So -Bibi won.
Against all odds, against most of the polls, against expectations, Benjamin Netanyahu has won Israel’s election. He has pulled out yet another victory against what seemed to be growing odds and the world’s sharply expressed desires, and now he seems more than likely to serve an unprecedented fourth term.
This newspaper is a weekly, and we write this on Wednesday. We expected to write an editorial about the way that Israel’s electoral system, designed so that every fringe group has a voice and many of them have vetoes, would dictate a slowly unfolding political vista.
Of course, it’s still not over until it’s over. Netanyahu still has to make a coalition. We don’t know exactly who will be in it, so we don’t know exactly what compromises he will have to make, how many promises that once made will be either kept or broken.

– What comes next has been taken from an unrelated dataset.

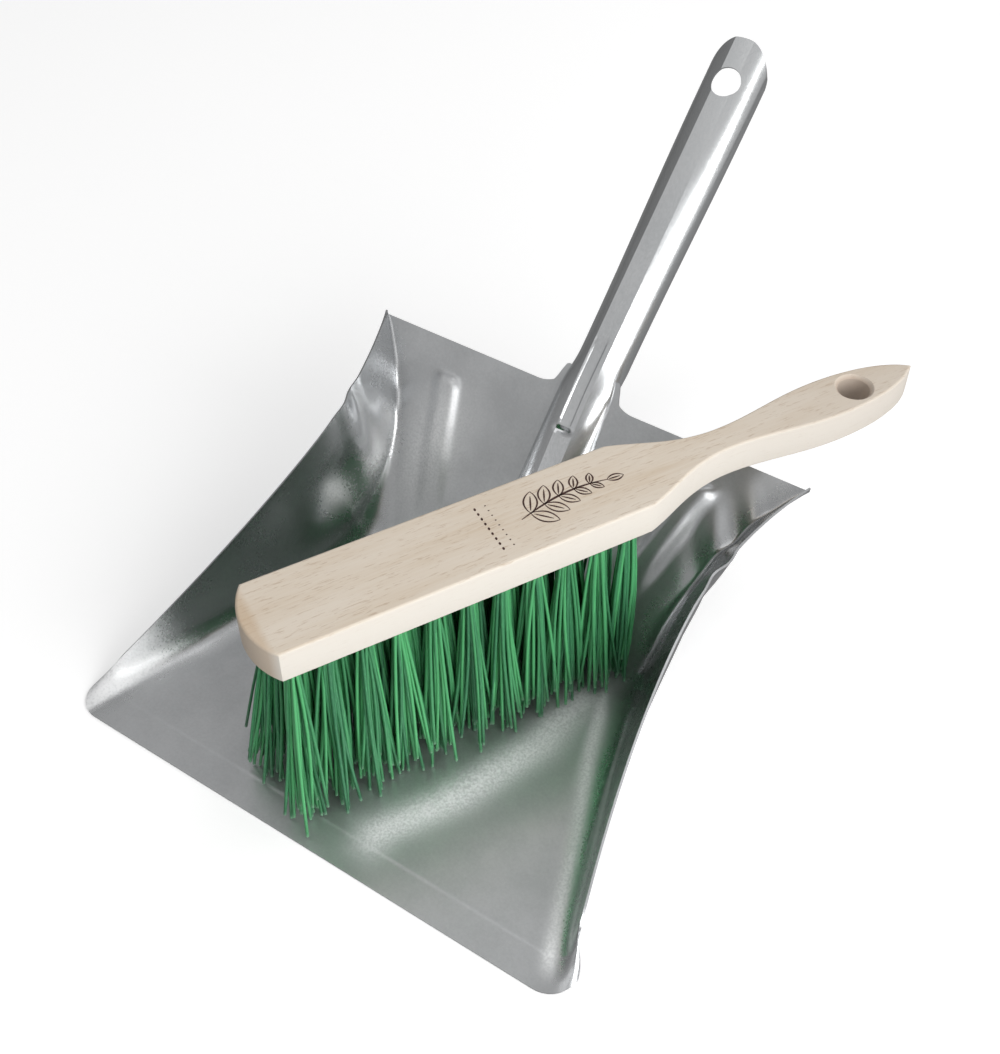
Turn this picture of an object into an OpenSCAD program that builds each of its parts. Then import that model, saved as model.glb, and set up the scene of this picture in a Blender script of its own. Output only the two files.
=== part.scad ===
// Dust pan and hand brush set.
// The pan lies flat on its floor and the brush stands in it on its bristles.
// X runs across the pan, +Y from the front lip to the handle, +Z up.
// The origin is the middle of the pan's flat underside. Lengths in millimetres.

/* [Pan] */
// Width across the front lip
front_w = 220; // [180:1:270]
// Depth from the front lip to the back edge
pan_d = 191; // [160:1:235]
// Depth of the back wall, from the rear fold to the back edge
wall_d = 64; // [50:1:69]
// Width of the floor at the rear fold
rear_floor_w = 134; // [110:1:150]
// Width across the narrowest place of the side edges
waist_w = 167; // [156:1:190]
// Distance of the narrowest place from the front lip
waist_y = 130; // [120:1:150]
// How early the side walls rise: 1 is an even rise from lip to ear
side_rise = 1.27; // [1:0.01:1.4]
// Width across the two rear ears
ear_w = 194; // [180:1:230]
// Slope of the back wall
wall_slope = 47.5; // [42:0.5:50]
// Rise of the ears above the back edge
ear_rise = 2; // [0:0.5:6]
// Thickness of the sheet steel
sheet_t = 0.8; // [0.6:0.1:1.4]
// Thickness of the front lip at its edge
lip_t = 0.4; // [0.3:0.1:0.6]
// Depth of the bevelled front lip
lip_d = 12.5; // [8:0.5:18]
// Radius of the rounded front corners, in plan
corner_r = 11; // [4:1:14]
// Half length of the soft fold between floor and back wall
fold_r = 9; // [6:1:14]
// Width of the soft fold between floor and side wall, at the front
side_fold = 14; // [8:1:18]

/* [Back wall ribs] */
// Distance between the two ribs at their upper ends
rib_top_gap = 120; // [110:1:130]
// Distance between the two ribs at their lower ends
rib_low_gap = 88; // [80:1:100]
// Width of one rib
rib_w = 14; // [10:1:18]
// Height of one rib
rib_h = 2.6; // [1:0.2:4]

/* [Handle] */
// Slope of the handle
grip_slope = 40; // [25:1:47]
// Length of the handle, from the back edge of the pan to its end
grip_len = 153; // [110:1:190]
// Width of the handle channel
grip_w = 24.6; // [22:0.2:34]
// Height of the handle channel
grip_h = 10; // [8:0.2:13]
// How far the channel's rims hang below the back edge
grip_drop = 4; // [3:0.2:7]
// Width of the flat crown of the channel
crown_w = 8.6; // [5:0.2:12]
// Thickness of the handle sheet
grip_t = 0.9; // [0.7:0.1:1.4]
// Length of the ridge that runs down the back wall
ridge_len = 62; // [45:1:66]
// Width of the ridge at its foot
ridge_w = 28; // [24:0.2:34]
// Length of the rounded end
end_len = 17; // [11:1:20]
// Diameter of the hanging hole
pan_hole_d = 12; // [8:0.5:13]
// Distance of the hanging hole from the end
pan_hole_at = 18.7; // [14:0.1:24]

/* [Brush block] */
// Width of the brush block
block_w = 34.4; // [30:0.2:44]
// Thickness of the brush block
block_t = 13.8; // [11:0.2:18]
// Length of the straight part, from the front end to the shoulder
block_len = 140; // [110:1:170]
// Length of the wooden handle, from the shoulder to the tip
tail_len = 128; // [105:1:160]
// Width of the narrow neck
neck_w = 11.4; // [10:0.2:16]
// Distance of the neck from the shoulder
neck_at = 41; // [34:1:50]
// Width of the grip near the tip
tail_w = 20.4; // [19:0.2:26]
// Distance of the widest place of the grip from the tip
tail_at = 40; // [34:1:46]
// Bulge of the front end
end_bulge = 6; // [3:0.5:9]
// Diameter of the hanging hole in the wood
brush_hole_d = 12.4; // [8:0.2:13]
// Distance of that hole from the tip
brush_hole_at = 27.5; // [24:0.5:33]
// Width of the bevel round the hole's two rims
brush_hole_bevel = 1.3; // [0.5:0.1:1.8]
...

This election has given us a reason to think about the differences and the similarities between American and Israeli elections.
First, the difference. Let’s start with the polls. Ours often are not right, but Israel’s were breathtakingly wrong. This was not the outcome they predicted. There are no doubt all sorts of reasons they were so off – there are so many parties, so many candidates, so many issues, no geographic center, great volatility, last minute changes of mind. But still, to an outsider, who has no idea how to break those particular eggs but still expects a well-cooked omelet, the miscalculations look like mortifying incompetence.
Second, even though the results were clear, the process isn’t over. That sometimes happen here – there was the contested 2000 presidential race, undetermined until the Supreme Court stepped in – but generally we know who our next set of elected officials will be within hours after the polls have closed. (And then, of course, we wait for almost two months until the new government is sworn it.)
It’s not that way in Israel.
Our system is binary, geographically specific, and chronologically predictable. Israel’s is a country-wide melee, with fringe parties able to leverage themselves as kingmakers, and elections that are held almost randomly, as long as there are no more than four years between them.
Both systems are held hostage to extremists; that always has been true for Israel but we are finding it increasingly true here as well, as parties pick candidates who are willing to spout their hard lines but go on to flail and fail as their lack of moderation is exposed to more standard-issue voters.
That’s not particularly confidence-inspiring, either here or there.
Now that Netanyahu’s won again, we hope that he, his partners, and his opponents all will be able to see past their own self-interest and conquer the bitter divisive ugliness of the campaign to act in a way that ensures Israel’s future. The stakes are toweringly high. They can get it wrong. We desperately hope that they get it right.